**What to do**
Locate each line below that includes "materials" and reproduce it.

**Data block**
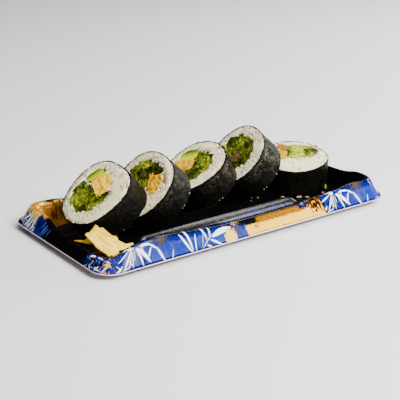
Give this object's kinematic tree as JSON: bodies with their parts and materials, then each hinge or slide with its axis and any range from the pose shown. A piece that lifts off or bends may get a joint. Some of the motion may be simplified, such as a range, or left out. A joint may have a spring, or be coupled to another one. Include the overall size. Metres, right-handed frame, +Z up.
{
  "type": "futomaki on a tray",
  "caption": "Thick sliced rice rolls in seaweed with a green and golden filling, on a long takeaway tray with a waved printed rim and pickled ginger.",
  "frame": {"origin": "under the middle of the tray, on the surface that it stands on", "axes": "+X along the tray's length, +Y across it to the back, +Z up; the cut faces look towards -X"},
  "size_m": [0.24, 0.115, 0.0508],
  "materials": {
    "tray": "thermoformed foam sheet under a glossy printed film",
    "nori": "dry seaweed sheet with a dull sheen",
    "rice": "moist cooked grains",
    "lettuce": "moist leaf",
    "chicken": "fibrous golden filling",
    "avocado": "smooth flesh",
    "omelette": "soft cooked egg",
    "ginger": "wet pickled slices"
  },
  "bodies": {
    "root": {"tray": "tray", "nori_1": "nori", "nori_2": "nori", "nori_3": "nori", "nori_4": "nori", "nori_5": "nori", "rice_1": "rice", "rice_2": "rice", "rice_3": "rice", "rice_4": "rice", "rice_5": "rice", "lettuce_1": "lettuce", "lettuce_2": "lettuce", "lettuce_3": "lettuce", "lettuce_4": "lettuce", "lettuce_5": "lettuce", "chicken_1": "chicken", "chicken_2": "chicken", "chicken_3": "chicken", "chicken_4": "chicken", "chicken_5": "chicken", "avocado_1": "avocado", "avocado_3": "avocado", "omelette_5": "omelette", "ginger_1": "ginger", "ginger_2": "ginger", "ginger_3": "ginger", "ginger_4": "ginger"}
  },
  "joints": []
}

**Problem solution**
Give this object's kinematic tree as JSON: bodies with their parts and materials, then each hinge or slide with its axis and any range from the pose shown. A piece that lifts off or bends may get a joint. Some of the motion may be simplified, such as a range, or left out. A joint may have a spring, or be coupled to another one. Include the overall size. Metres, right-handed frame, +Z up.
  "materials": {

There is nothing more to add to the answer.